◆ Exercise prompt
How does the data below read from its first line through the line containing "cap_plug = 20; // [10:1:30]"? Print those lines exactly.

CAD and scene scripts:

---------------

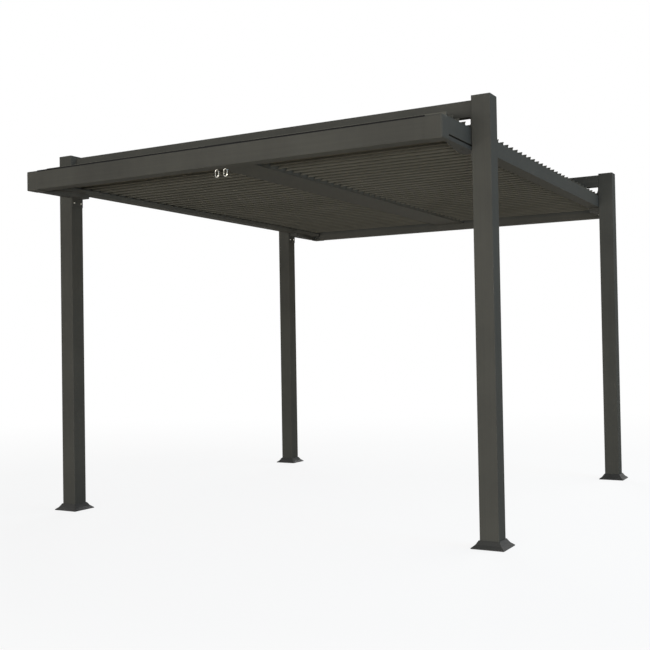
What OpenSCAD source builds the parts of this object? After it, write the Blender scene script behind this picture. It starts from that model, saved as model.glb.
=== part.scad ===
// Louvred pergola: four posts, two high crossbeams and a hung roof frame with two bays of blades.
// Millimetres. X runs across the width, Y from front to back, Z up. The origin is on the ground, in the
// middle of the four posts. The blades are drawn open, with their tops leaning back.

/* [Posts] */
// Height of the posts, caps included
post_h = 2550; // [2120:5:3060]
// Side of the square posts
post_w = 114; // [95:0.2:137]
// Wall of the post tubes
post_wall = 3; // [2:0.1:4]
// Radius of the post corners
post_r = 4; // [3:0.2:6]
// Thickness of the post caps
cap_t = 4; // [3:0.2:6]
// Depth of the plugs that hold the caps
cap_plug = 20; // [10:1:30]

/* [Feet] */
// How far the base plates reach past the posts
plate_edge = 29; // [24:0.5:35]
// Thickness of the base plates
plate_t = 8; // [6:0.2:10]
// Distance from a post face to the middle of the anchor holes
anchor_edge = 14; // [11:0.5:17]
// Diameter of the anchor holes
anchor_d = 12; // [8:0.2:15]
// Height of the sleeves that stand inside the posts
sleeve_h = 110; // [60:1:200]
// Wall of the sleeves
sleeve_wall = 4; // [3:0.2:6]
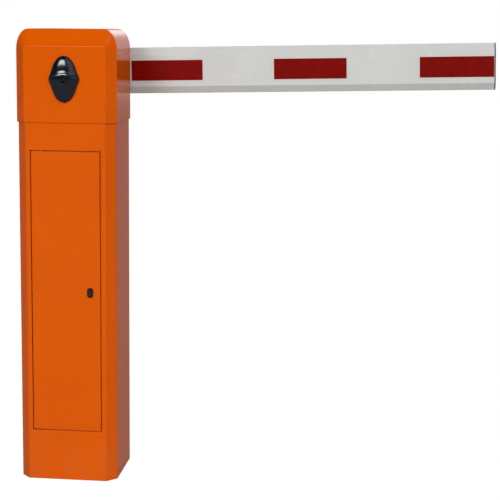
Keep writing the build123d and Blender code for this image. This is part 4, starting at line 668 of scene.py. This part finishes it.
def studio_world():
    """Two softboxes in front, one behind, a dim room, and the white backdrop that the camera sees."""
    world = bpy.data.worlds.new("studio")
    world.use_nodes = True
    tree = world.node_tree
    direction = node(tree, "TexCoord").outputs["Generated"]
    split = node(tree, "SeparateXYZ", {"Vector": direction}).outputs
    azimuth = sums(tree, "ARCTAN2", split["X"], sums(tree, "MULTIPLY", split["Y"], -1.0))
    path = node(tree, "LightPath").outputs
    fill_share = levels(tree, path["Is Glossy Ray"], 0.0, 1.0, 1.0, FILL_MIRRORED)
    fill = sums(tree, "MULTIPLY", softbox(tree, azimuth, split["Z"], FILL_BOX), fill_share)
    in_front = sums(tree, "ADD", softbox(tree, azimuth, split["Z"], KEY_BOX), fill)
    either_side = sums(tree, "ABSOLUTE", azimuth)
    lit = sums(tree, "ADD", in_front, softbox(tree, either_side, split["Z"], BACK_BOX))
    behind = levels(tree, split["Y"], -0.3, 0.5)
    above = levels(tree, split["Z"], 0.0, 0.8, 1.0, 2.0)
    on_right = levels(tree, split["X"], -0.15, 0.1, ROOM_BEHIND, ROOM_MIRRORED)
    shares = {0: path["Is Glossy Ray"], 2: ROOM_BEHIND, 3: on_right}
    grey = node(tree, "Mix", shares, data_type="FLOAT").outputs[0]
    room = sums(tree, "MULTIPLY", sums(tree, "MULTIPLY", behind, above), grey)
    light = sums(tree, "ADD", lit, sums(tree, "ADD", room, ROOM_DARKEST))
    seen = {0: path["Is Camera Ray"], 2: light, 3: 1.0}
    level = node(tree, "Mix", seen, data_type="FLOAT").outputs[0]
    tree.links.new(level, tree.nodes["Background"].inputs["Strength"])
    tree.nodes["Background"].inputs["Color"].default_value = (1, 1, 1, 1)
    return world


studio_floor()
bpy.context.scene.world = studio_world()

# ---------------------------------------------------------------- camera
CAMERA_PLACE = (0.70862, -2.88278, 1.03088)
CAMERA_YAW = 6.1176
CAMERA_PITCH = 7.2115
CAMERA_ROLL = 0.5111
CAMERA_LENS = 93.838
CAMERA_SHIFT = -0.124
SENSOR_WIDTH = 36.0


def camera_axes():
    """The camera's own right, up and back directions."""
    yaw, pitch, roll = radians(CAMERA_YAW), radians(CAMERA_PITCH), radians(CAMERA_ROLL)
    forward = Vector((-sin(yaw) * cos(pitch), cos(yaw) * cos(pitch), -sin(pitch)))
    level = Vector((cos(yaw), sin(yaw), 0.0))
    upright = level.cross(forward)
    right = level * cos(roll) + upright * sin(roll)
    up = upright * cos(roll) - level * sin(roll)
    return right, up, -forward


camera_data = bpy.data.cameras.new("camera")
camera_data.sensor_width = SENSOR_WIDTH
camera_data.lens = CAMERA_LENS
camera_data.shift_y = CAMERA_SHIFT
camera = bpy.data.objects.new("camera", camera_data)
camera.rotation_mode = "QUATERNION"
camera.rotation_quaternion = Matrix(camera_axes()).transposed().to_quaternion()
camera.location = CAMERA_PLACE
bpy.context.scene.collection.objects.link(camera)
bpy.context.scene.camera = camera
bpy.context.scene.view_settings.view_transform = "Standard"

---------------

◆ Solution for this exercise
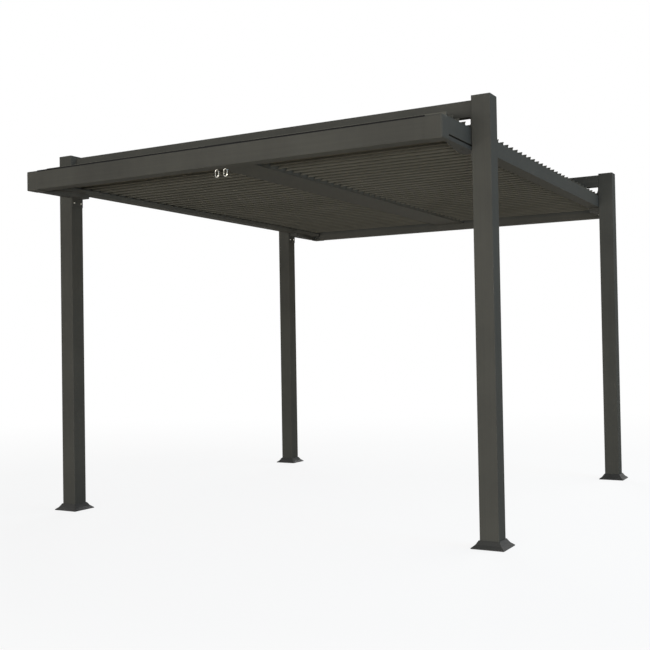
What OpenSCAD source builds the parts of this object? After it, write the Blender scene script behind this picture. It starts from that model, saved as model.glb.
=== part.scad ===
// Louvred pergola: four posts, two high crossbeams and a hung roof frame with two bays of blades.
// Millimetres. X runs across the width, Y from front to back, Z up. The origin is on the ground, in the
// middle of the four posts. The blades are drawn open, with their tops leaning back.

/* [Posts] */
// Height of the posts, caps included
post_h = 2550; // [2120:5:3060]
// Side of the square posts
post_w = 114; // [95:0.2:137]
// Wall of the post tubes
post_wall = 3; // [2:0.1:4]
// Radius of the post corners
post_r = 4; // [3:0.2:6]
// Thickness of the post caps
cap_t = 4; // [3:0.2:6]
// Depth of the plugs that hold the caps
cap_plug = 20; // [10:1:30]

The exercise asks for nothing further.